Time and again, situations arise in the public eye that should serve as a warning to all employees, especially senior executives. One of those warnings: What you do (and say) in your free time is not always your business.

One recent example occurred last week, when television broadcasting company CBS fired its then-senior legal executive, Hayley Geftman-Gold, after she commented on Facebook in response to the Las Vegas massacre that she is “actually not even sympathetic [because] country music fans often are Republican gun toters.” Geftman-Gold later apologized for what she said was an “indefensible post,” but not before CBS fired her for violating the company’s standards.

Geftman-Gold’s firing was the second incident in less than a week in which a senior executive made headlines, and was consequently punished, for inappropriate behavior. In the second incident, KB Home CEO Jeffrey Mezger was caught on an audio recording spewing a profanity-laden rant against his neighbor, television comedian Kathy Griffin. Griffin and her boyfriend instigated the rant by calling police in the early evening hours of a Saturday night, lodging a complaint against Mezger’s young grandchildren for making too much noise while playing in the pool.

Whether an employee’s misconduct happens through words or personal actions, shareholders and the public alike take notice.

Justifiable or not, Mezger’s anger contained some colorful comments that reflected poorly on the company, prompting its board of directors to immediately respond accordingly. In a securities filing, KB Home’s board issued the following statement: “Jeffrey Mezger has always conducted himself in a professional manner during his tenure at KB Home. He has been a very effective CEO and a great leader for the company. Mr. Mezger has the full and complete confidence of the board. However, Mr. Mezger’s recent behavior in his personal dealings with a neighbor is unacceptable and a negative reflection on KB Home.” Consequently, the board reduced Mezger’s bonus payment for the current year by 25 percent. Additionally, the board warned Mezger “that if in the future there is any similar incident, he will be dismissed.”
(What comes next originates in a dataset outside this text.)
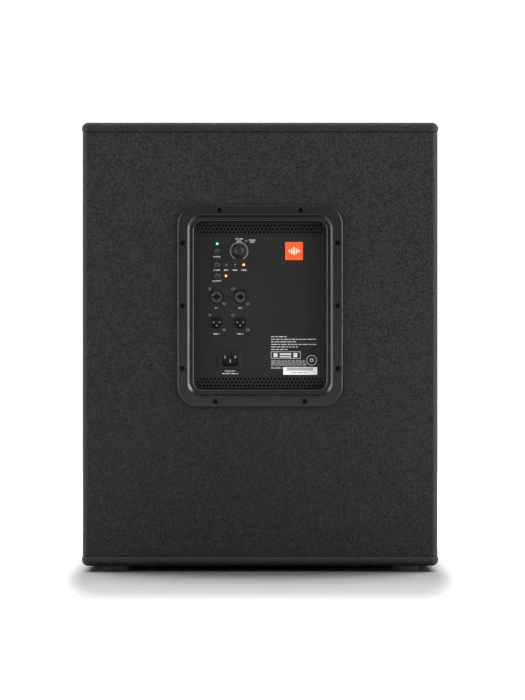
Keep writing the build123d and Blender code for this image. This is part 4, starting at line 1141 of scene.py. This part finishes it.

Geftman-Gold and Mezger are just the latest in a long line of executives to have faced serious consequences for their personal actions outside the workplace. Many of these complaints continue to surround claims of sexual harassment and for promoting a toxic work culture, such as those against Uber CEO Travis Kalanick and most recently SoFI CEO Mike Cagney, who resigned in September.

In other instances, an employee’s physical behavior can be the cause of an individual’s professional demise, and not just in professional sports. One example of this was the case of Desmond Hague, CEO of food and beverage company Centerplate, who resigned after being caught on an elevator camera abusing a dog that was in his care.

Whether an employee’s misconduct happens through words or personal actions, shareholders and the public alike take notice. In fact, in a recent nationwide public perception survey of 1,554 individuals conducted by the Rock Center for Corporate Governance at Stanford University, 45 percent of respondents agreed that CEOs should be fired for unethical behavior. Although respondents cited violations of trust between company and customer as the most egregious ethical violation, the public was also quite critical of CEOs who engage in immoral or questionable behavior. The survey goes on to list numerous scenarios of CEO misconduct and ranks how they are perceived in the public eye.

Prudent ethics and compliance officers should review the Stanford University survey and further consider keeping a file of media clippings as tangible examples of all the unfortunate ways employees can place themselves in a bad spot for bad behavior. Such real-life examples—especially when reenacted through face-to-face or online training—are a valuable (and free) resource to use as educational material for employees and serve as simple reminders of why it is so important to act carefully, rather than react carelessly, in a situation that provokes strong emotions.